Mon, December 17, 1:15 to 2:45pm, Seaport Hotel & World Trade Center, Backbay 2 Complex

Abstract

Hasidic mysticism is often described as an interiorization or psychologization of the metaphysical speculative architecture worked out within the literature of its forebears. While this is an accurate insight, its significance has largely been directed to attend to the transposition of the SEFIROT from divine hypostases to structural nodes within the human consciousness, that is, to theory. In this paper, I will redress this lacuna and show how Hasidic psychologization was not merely an interiorization of a mystical ontology but also a practical program to develop awareness of one's interior phenomenological schema, with guidance from one's rabbi, laying out a program of spiritual labor, particular to oneself.
I will focus on the writings of R. Menachem Nachum Twersy of Chernobyl (c. 1730-1787), the ME'OR EYNAYIM. Like his colleagues, Twersky draws on the theological resources of his milieu, describing the current state of Eastern European Jewry as struck through with GALUT, an exile not merely political but metaphysical as well. It was impossible for the deity's supernal qualities to actualize in their fulness, in the material world, so they had to manifest within materiality. The task of the HASID is to dig deep and find divinity in the depths; beyond the conventional, worship is called for in the midst of the corporeal.

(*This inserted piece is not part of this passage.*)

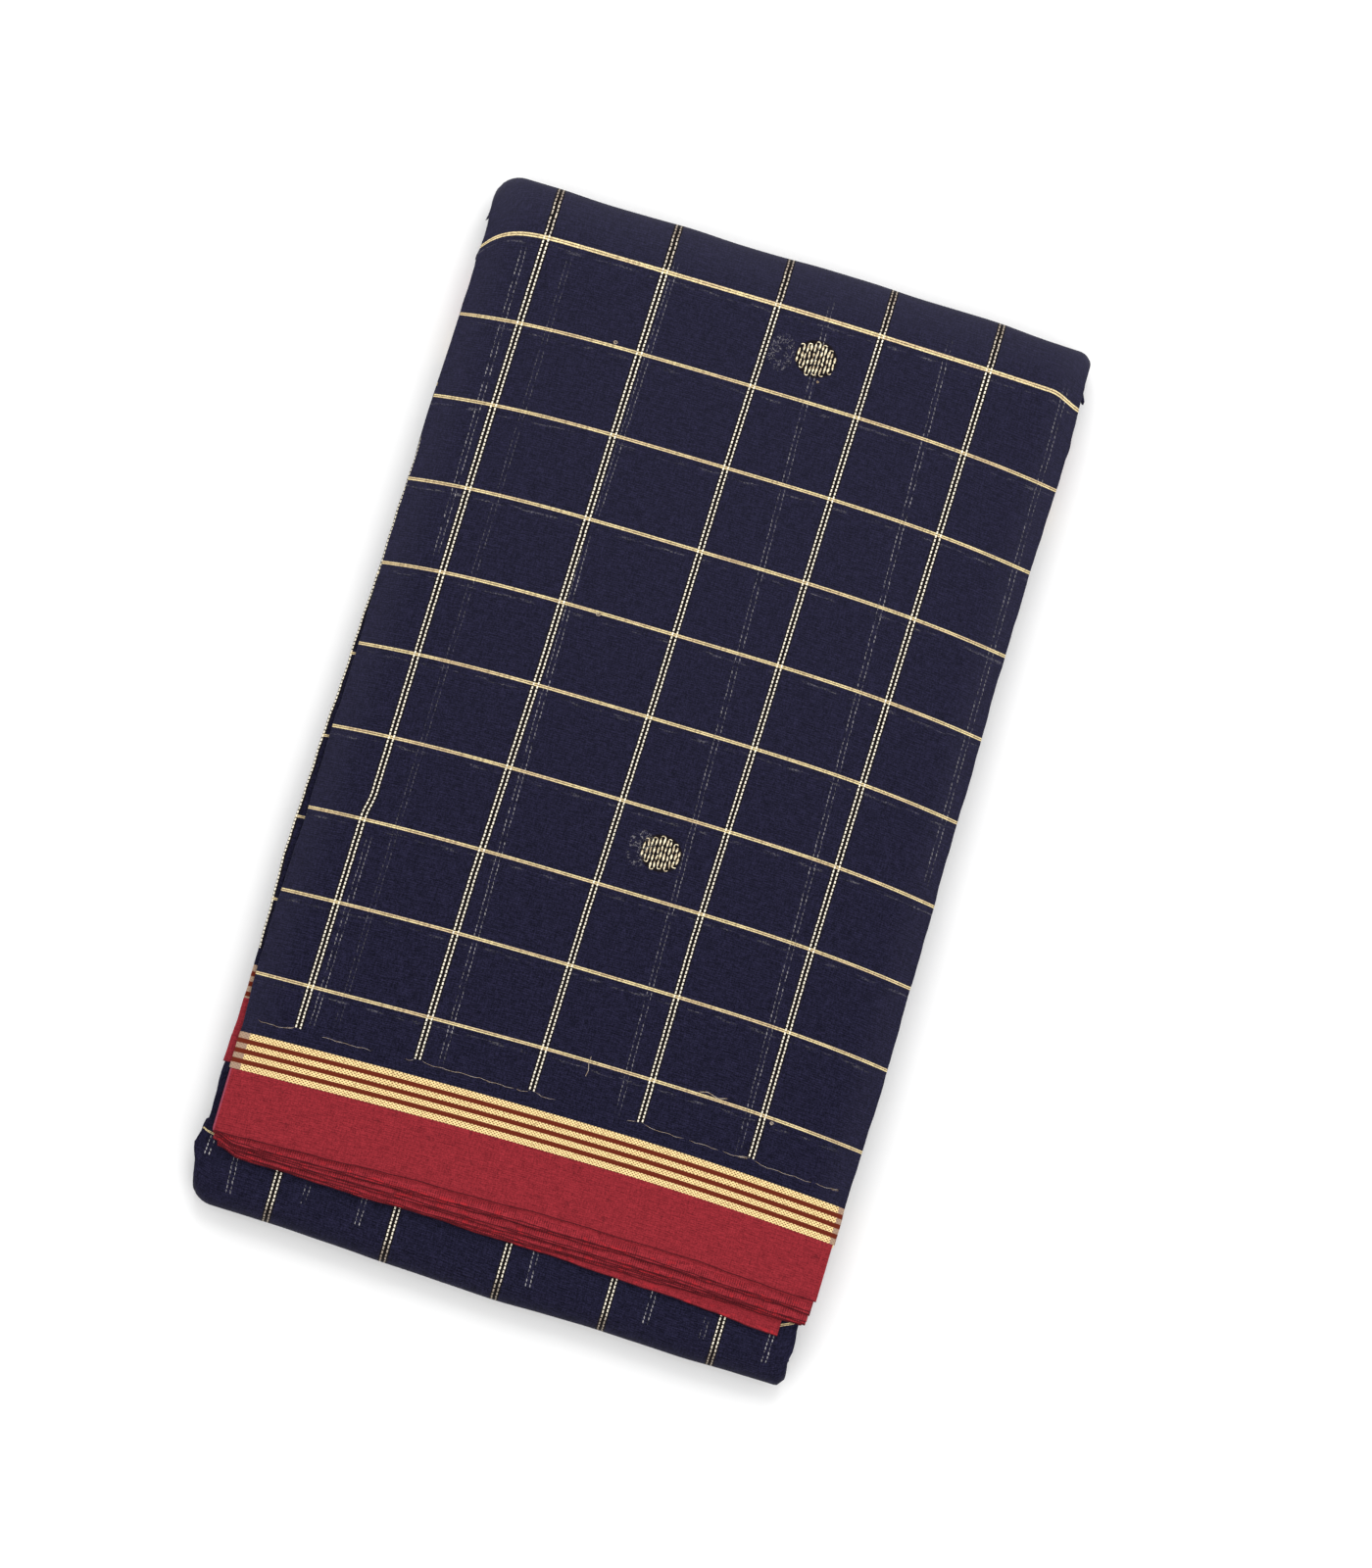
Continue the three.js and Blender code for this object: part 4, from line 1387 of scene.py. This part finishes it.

Twersky counsels his reader to develop HARGASHAH, a sensitive awareness of one's internal state. One's emotional comportment becomes the stuff of spiritual labor, as one is faced with discerning within one's feelings their source in the divine. However, the world's darkened spiritual state has a spiritual and psychological impact, often leading to feelings of frustration, melancholy, and discouragement. So, key to the HASID’S spiritual program is developing an intimate attunement to one’s affective complexion, taking note of when difficult feelings obstruct one’s ability to serve God, and developing the ability to offer encouragement (HITHAZKUT) to oneself, comfort and understanding of one’s finitude within a fallen world. The pain one feels in one’s difficulties becomes a point of contact between the HASID and the compassion within the deity. This emotional-spiritual program outlines a mystical experience and practice available, in particular, to the non-elite.